St. Peter of Alcantara was a contemporary of St. Ignatius Loyola and St. John of the Cross, and he was a confessor to St. Teresa of Avila. His life was modeled on St. Francis of Assisi. A young man, from a well-to-do and socially prominent family, he not only joined the Franciscans, but led a movement of Barefoot (Discalced) Franciscans, with a stricter rule of religious life. He was a gifted preacher, administrator, and leader who was not above washing dishes or chopping wood.

As Spain was expanding in the New World in the Golden Century (El Siglo de Oro), there was a strong movement to renew Christian life. Of course, Spain’s history was very different from the rest of Europe. Spain had been conquered by the Moors in the 700′s and the Reconquest (Reconquista) by the Christian kingdoms had just been completed in 1492. Spain was building on a 700 year Arabic and Jewish legacy that had focused on learning and asceticism. The Caliphate (the Moorish government organization based in Cordoba) united both religion and state under Islam and created a culture of immense wealth and knowledge.

St. Peter of Alcantara and his contemporaries had very little in common with the controversies that had enveloped northern Europe. Understandably, their lives had been shaped by different issues and forces. The 1500′s were a time of Christian resurgence in Iberia and of expansion overseas. The spiritual flowering of Spain occurred against a backdrop of massive change and the imposition of uniformity by the state and the Inquisition.

Yet, St.
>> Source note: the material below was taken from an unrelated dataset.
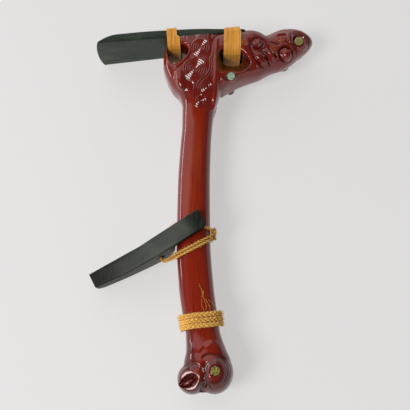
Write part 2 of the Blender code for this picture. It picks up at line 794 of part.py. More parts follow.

Peter Alcantara and his contemporaries led a major movement of renewal and reform that was more than conformist. Their movement would provide much of the impetus for the reform of Catholicism that would persist for 400 years.

Now that the Reformation and Counter-Reformation have formally ended, we would do well to take a closer look at St. Peter Alcantara and his contemporaries. Like them, we stand on the brink of a new era. We are leaving 300 years that played down the mystical heritage of western Christianity as a “combination of mist and schism.” St. Peter Alcantara was a mystic and a man of action. He and the other spiritual leaders of Spain’s Golden Century present us with a golden opportunity to have a vision beyond imperialism and reactionism as we face the challenges of our time.